下2つは Fix を押下すると、それぞれに対応する Scripting Define Symbols が追加されるようです。

一番上は、 「XR Plug-in Management/OpenXR の Enabled Interaction Profile が設定されていない」という警告です。

これはアプリごとに使用する操作方法を設定してください。
今回はとりあえず Eye Gaze Interaction Profile を設定します。

4. Graphics API の設定

Unity OpenXR: Android XR は Vulkan を推奨しているため、それ以外の Graphics API を削除します。

5. URP の設定

パフォーマンス向上のためにURPの以下の2項目を無効化します。
これらは無効化が必須ではないため、使用したい機能がある場合はパフォーマンスと引き換えに有効化しても良さそうです。

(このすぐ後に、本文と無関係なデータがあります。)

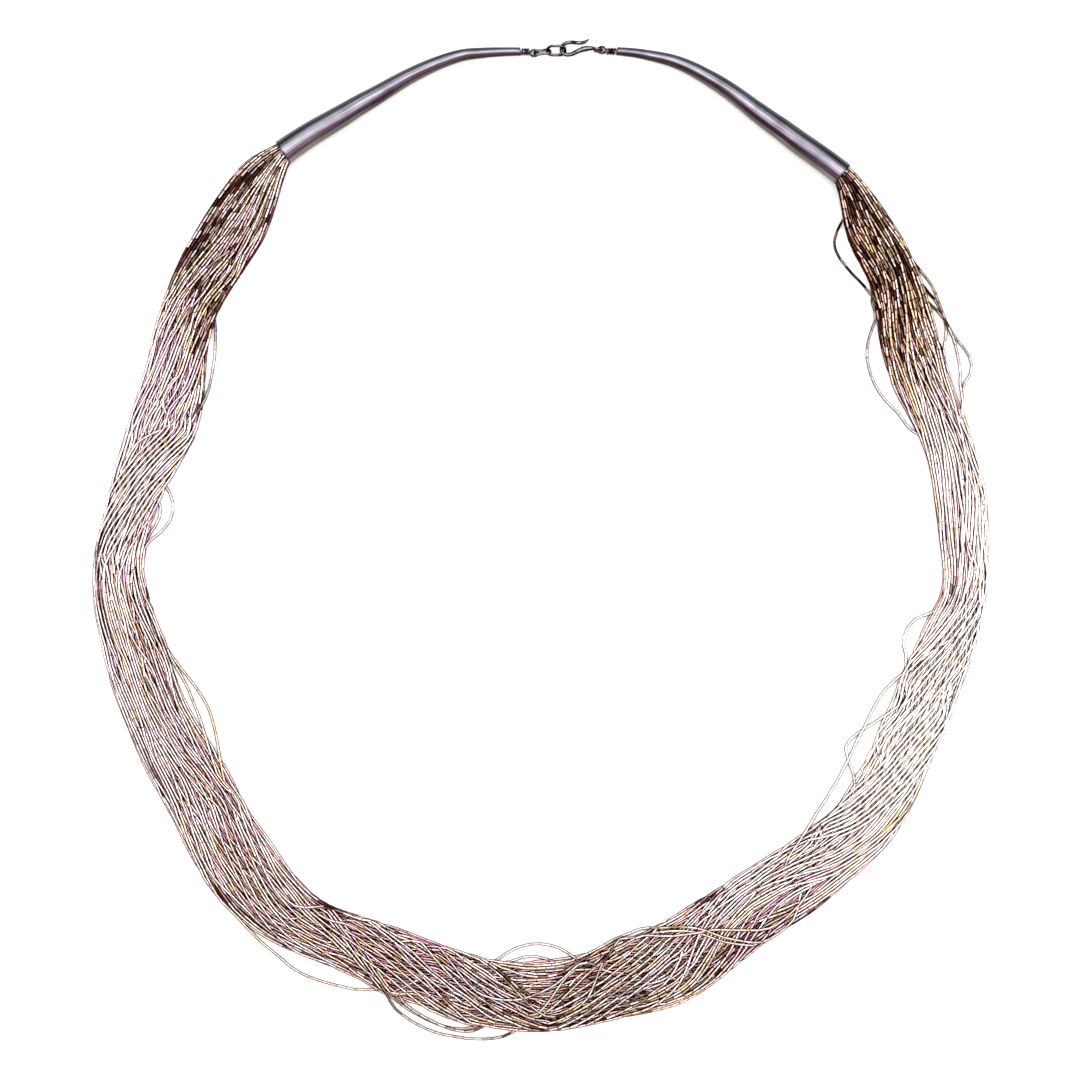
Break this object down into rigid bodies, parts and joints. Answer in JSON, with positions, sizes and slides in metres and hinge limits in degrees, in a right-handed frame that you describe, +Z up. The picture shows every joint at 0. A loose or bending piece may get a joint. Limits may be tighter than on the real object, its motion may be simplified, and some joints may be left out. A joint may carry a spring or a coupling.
{
  "type": "multi-strand necklace",
  "caption": "Open necklace of many fine silver tube-bead strands lying in a loose bundle, held in long curved silver cones and closed by a forged hook through a wire link.",
  "frame": {"origin": "middle of the necklace's outline on the surface that it lies on", "axes": "+Z up from the surface, +Y towards the clasp, +X to the right seen from above"},
  "size_m": [0.2688, 0.3004, 0.0079],
  "materials": {
    "strand_silver": "fine polished silver tube beads with a warm tone",
    "cone_silver": "polished hand-raised silver sheet",
    "clasp_silver": "darkened silver wire, hammered bright on its high faces"
  },
  "bodies": {
    "root": {"strand_bundle": "strand_silver", "left_cone": "cone_silver", "right_cone": "cone_silver", "left_eye": "clasp_silver", "right_eye": "clasp_silver", "small_link": "clasp_silver", "oval_link": "clasp_silver", "hook": "clasp_silver", "loose_strand_left_upper": "strand_silver", "loose_strand_left_knot": "strand_silver", "loose_strand_left_lower": "strand_silver", "loose_strand_bottom_left": "strand_silver", "loose_strand_bottom_outer": "strand_silver", "loose_strand_bottom_second": "strand_silver", "loose_strand_bottom_inner": "strand_silver", "loose_strand_right_crossing": "strand_silver", "loose_strand_right_kinked": "strand_silver", "loose_strand_right_bulge": "strand_silver", "loose_strand_right_upper": "strand_silver", "loose_strand_right_inner": "strand_silver", "loose_strand_right_outer": "strand_silver"}
  },
  "joints": []
}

  • Universal Render Pipeline Asset の HDR

  • Universal Renderer Data の Post-processing

6. その他の設定

Player Settings の以下の設定を確認します。
デフォルトから変更していなければ、どちらもそのままで問題ありません。

  • Resolution and Presentation の Resizeable Activity を有効化

  • Other Settings/Application Entry Point の Activity を無効化、 GameActivity を有効化

Android XR Extensions for Unity

Unity OpenXR: Android XR のセットアップは完了しました。
このまま動作確認に進みたいですが、 Unity OpenXR: Android XR 単体のサンプルが存在していないため、拡張機能の Android XR Extensions for Unity パッケージを入れて、そちらのサンプルを触ってみようと思います。

Android XR Extensions for Unity をインポート

Android XR Extensions for Unity をインポートします。

Android XR 拡張機能のクイックスタート

以下のGitHubのリポジトリからインポートできます。

https://github.com/android/android-xr-unity-package.git

Android XR Extensions for Unity の機能

Unity OpenXR: Android XR 単体でも AR Foundation の機能を一部で使用できますが、 Android XR Extensions for Unity をインポートすることで各種機能の拡張や Android XR 固有の機能が使用できるようになります。

以下の画像の項目が追加される機能です。

Android XR Extensions for Unity サンプル

Android XR Extensions for Unity のサンプルを見ていきます。
前述の各種機能に対応したサンプルが9つ用意されています。

これらのサンプルは、Unityエディタ上で試しに動かすことはできないようです。

また、 Unity OpenXR: Android XR は URP 推奨ですが、これらのサンプルは Built-in シェーダーで作られているなど、まだ荒削り感が残っています。

エミュレータ

Unityエディタ上で動かせないため、次は Android Studio のエミュレータで試してみようと思います。

エミュレータの作成

正式版の Android Studio はまだ Android XR に対応していないため、こちらの手順でCanary ビルド版の Android Studio をインストールします。

Android Studio のインストールが完了したら、こちらの手順で XR デバイスのエミュレータを作成します。

エミュレータを起動

作成したエミュレータを起動すると以下のような画面が表示されます。
ここで表示されている風景はパススルーではなく、VR空間の背景を表しているようです。

右のメニューバーからパススルーに切り替えることができます。
切り替えると以下のような部屋が表示されます。

Android XR Extensions for Unity サンプルの実行

エミュレータの準備ができたら、 Android XR Extensions for Unity のサンプルを実行していきます。

UnityエディタのAndroidビルドでAPKを作成し、エミュレータ上にD&Dでインストールできます。

サンプルアプリをインストールできたら、実行してみます。

★クリックして動画を再生★

残念ながら、現段階ではエミュレータがUnity製のアプリに対応していないようです。
XR 向け Android Studio ツール/Android XR Emulator

おわりに

いかがでしたでしょうか?
Unityエンジニアとしてはエミュレータが非対応だったのが非常に残念です。
今後のロードマップとして、Unity 6.1 で Build Profiles の Platforms に Android XR が追加されるため、次に触るのはそのタイミングになると思います。

まだまだ発表されたばかりで環境が整っていませんが、スマホの iOS vs Android のように今後 visionOS vs Android XR の構図になることを期待したいですね!